Article 335. If the purchaser deals with the thing sold in any way indicative of a right of ownership, his option of inspection is destroyed.
Option for defect.
Article 336. In an unconditional sale, the thing sold must be free from any defect. That is to say, although property is sold without stipulating that it shall be free from faults, and without stating whether it is sound, or bad, or defective, or free from fault, such property nevertheless must be sound and free from defect.
Article 337. If some defect of long standing is revealed upon the unconditional sale of any piece of property, the purchaser has the option of rejecting it or accepting it for the fixed price. He cannot keep the property and reduce the price on account of the defect. This is called option for defect.
Article 338. A defect consists of any faults which, in the opinion of persons competent to judge, cause depreciation in the price of the property.
Article 339. A defect of long standing is a fault which existed while the thing sold was in the possession of the vendor.

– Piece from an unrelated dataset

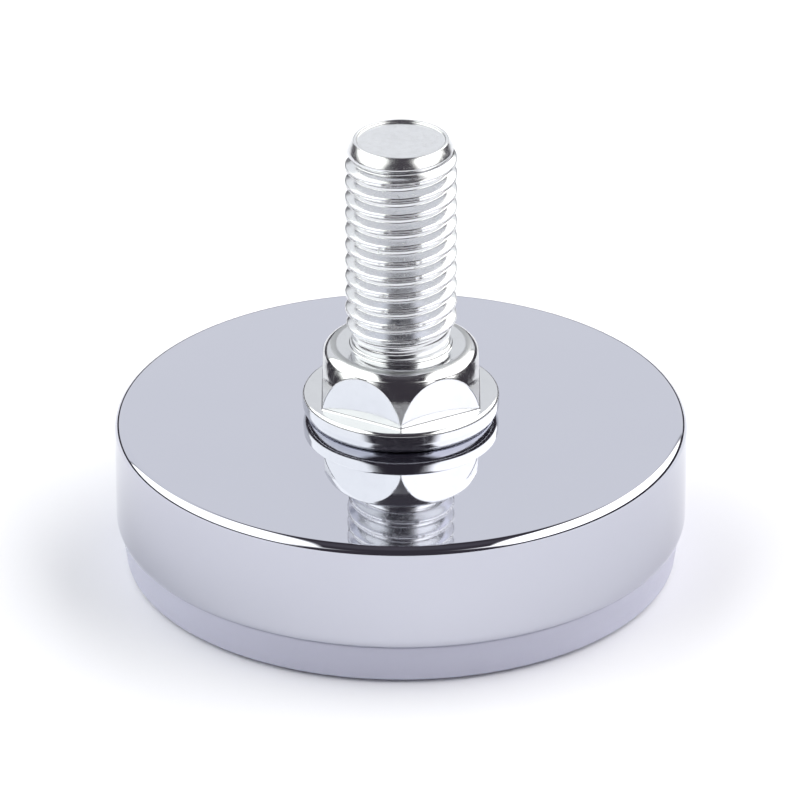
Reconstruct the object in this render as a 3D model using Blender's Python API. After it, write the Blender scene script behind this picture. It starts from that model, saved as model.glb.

Article 340. Any defect which occurs in the thing sold after sale and before delivery, while in the possession of the vendor, is considered a defect of long standing and justifies rejection.
Article 341. If the vendor declares at the time of the sale that there is a defect in the thing sold, and the purchaser accepts the thing sold with the defect, he has no option on account of such defect.
Article 342. If the vendor sells property subject to the condition that he shall be free from any claim on account of any defect, the purchaser has no option on account of defect found therein.
Article 343. If a purchaser buys property, including all defects, he cannot make any claim on account of any defect found therein.
Example:- If a purchaser buys an animal with all faults of any description whatsoever whether blind, lame, or worthless, he cannot return such animal asserting that it had a defect of long standing.
Article 344. If the purchaser after becoming aware of a defect in the thing sold performs any act indicative of the exercise of a right of ownership, he loses his option for defect.
Example:- The purchaser, after becoming aware of the existence of a defect of long standing in the thing sold, offers such thing for sale. He is taken to have acquiesced therein and cannot reject the thing sold.
Article 345. If a defect appears in the thing sold while in the possession of the purchaser, and it proves to be a defect of long standing, the purchaser has no right to return the thing sold to the vendor, but has a right to claim a reduction in the price.
Example:- If the purchaser discovers a defect of long standing in the thing he has purchased, such as a piece of cloth which after being cut up and measured is found to be rotten and frayed, he cannot return the same, because by cutting it he caused a fresh defect. He can, however, claim a reduction in the price on account of the defect
Article 346. The amount of the reduction in the price is ascertained by a report drawn up by impartial experts. With this object in view, the value of the thing sold when sound and also when defective is ascertained, and a reduction is made from the fixed price on the basis of the difference between the two prices.
Example:- A purchaser after buying a roll of cloth for sixty piastres and cutting it up and measuring it becomes aware of a defect of long standing. Experts estimate the value of such property at sixty piastres when sound and with the defect of long standing at forty-five piastres. The reduction to be made in the price is fifteen piastres, and the purchaser has a right to make a claim for that amount. If the experts report that the value of such property when sound was eighty piastres and with the defect sixty piastres, the difference of’ twenty piastres between the two prices, that is to say a fourth of eighty piastres or a quarter of the fixed price may be claimed by the purchaser. If the value of the cloth when sound is reported to be fifty piastres and with the defect forty piastres, the difference of ten piastres between the two, that is to say, one fifth of the fixed price, is considered to be the amount to be deducted from the price.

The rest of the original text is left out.